But as you advance in leadership, the thinking that got you here won’t get you there. The shift from technical to strategic thinking involves:

  • Expanding your time horizon from weeks/months to quarters/years
  • Considering implications beyond your immediate team or function
  • Focusing on opportunity creation rather than just problem-solving
  • Analyzing patterns and trends rather than isolated events
  • Connecting your work to broader organizational priorities

This evolution doesn’t diminish the value of your technical expertise—it builds upon it. But it requires expanding your mental aperture to consider more variables, stakeholders, and possibilities.

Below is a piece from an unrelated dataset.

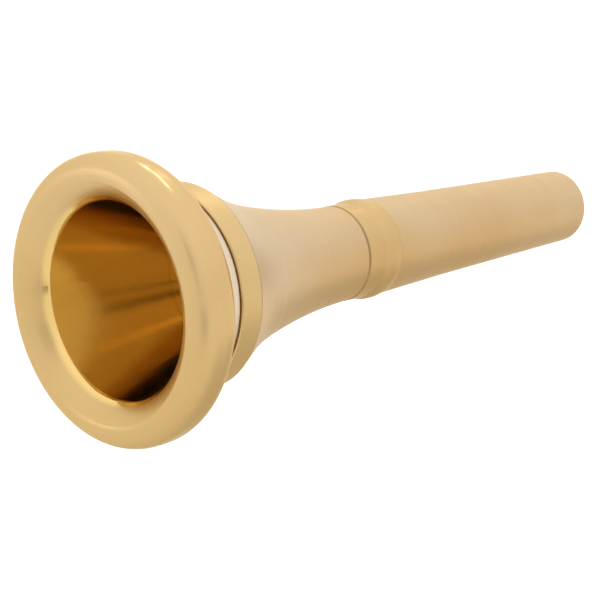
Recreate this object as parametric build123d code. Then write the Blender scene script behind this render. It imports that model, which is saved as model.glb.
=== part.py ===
from build123d import *

import math
import os

# Brass mouthpiece of the french horn kind, in millimetres: a rim, a cup and a shank that screw
# together, with a loose ring clamped in each of the two joints.
# The axis of every turned surface is X. The origin is the centre of the shank's end face, +X
# points out of the shank's end, and the rim's face looks along -X.
# A station is a distance behind the rim's crest, measured along the axis.

LENGTH = 65.4

# Rim: a bead, whose face turns a small round inside its crest and then runs in a slow curve to the
# bite, a cove behind the bead and a short neck. The bite is where the face would meet the funnel in
# a sharp corner, and is eased from the face's end to the cone's start.
BITE_R = 8.75
BITE_STATION = 1.86
FACE_END = (1.70, 8.85)
CONE_START = 1.96
CREST_R = 11.05
CREST_ROUND = 0.9
CREST_TURN = math.radians(30)
RIM_R = 12.93
BEAD_BACK_START = 2.68
BEAD_BACK_ROUND = 2.12
NECK_R = 9.1
RIM_SHOULDER = 8.0

# Funnel bore: a straight cone from the bite, a long round into the throat, the throat itself, then
# the backbore, which opens out to the shank's end.
FUNNEL_ANGLE = math.radians(15.5)
THROAT_ROUND = 20.0
THROAT_R = 2.3
THROAT_END = 31.0
BACKBORE_END_R = 3.1

# Collar ring, clamped between rim and cup.
COLLAR_R = 9.35
COLLAR_WALL = 1.2
COLLAR_BACK = 10.4

# Cup: its outside is one hollow curve, through two points between its ends.
CUP_MOUTH_R = 9.25
CUP_HOLLOW = [(14.3, 7.3), (20.3, 5.62)]
CUP_MOUTH_SLOPE = -0.56
CUP_REAR_SLOPE = -0.04
CUP_REAR = 29.6
CUP_REAR_R = 4.58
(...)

From Reactive to Proactive Thinking

Another critical evolution involves moving from reactive to proactive thinking:

  • Reactive thinking responds to immediate demands and crises
  • Proactive thinking anticipates future needs and creates conditions for success

While reactive thinking will always be necessary for addressing urgent situations, leaders who primarily operate reactively find themselves perpetually fighting fires rather than preventing them. Proactive thinking creates space for intentional action rather than constant reaction.

This shift is particularly challenging for women leaders, who are often rewarded early in their careers for responsive problem-solving and may face resistance when they attempt to claim the space needed for proactive thinking.

From Individual to Collective Intelligence

Perhaps the most profound evolution in leadership thinking is the move from relying primarily on your individual intelligence to orchestrating collective intelligence:

  • Individual intelligence leverages your personal knowledge and analysis
  • Collective intelligence amplifies diverse perspectives and distributed expertise

Exceptional leaders recognize that no single person—regardless of how brilliant—can match the intelligence of a well-facilitated group bringing diverse experiences and perspectives. They shift from being the smartest person in the room to creating the smartest room.

This evolution requires letting go of the need to have all the answers—a transition that can be particularly challenging if your early career success came from individual expertise and problem-solving ability.

The Four Mental Modes of Exceptional Leaders

Beyond these evolutionary shifts, exceptional leaders develop fluency in four distinct mental modes—each valuable in different situations. The key isn’t mastering just one, but knowing when and how to move between them based on the demands of the moment.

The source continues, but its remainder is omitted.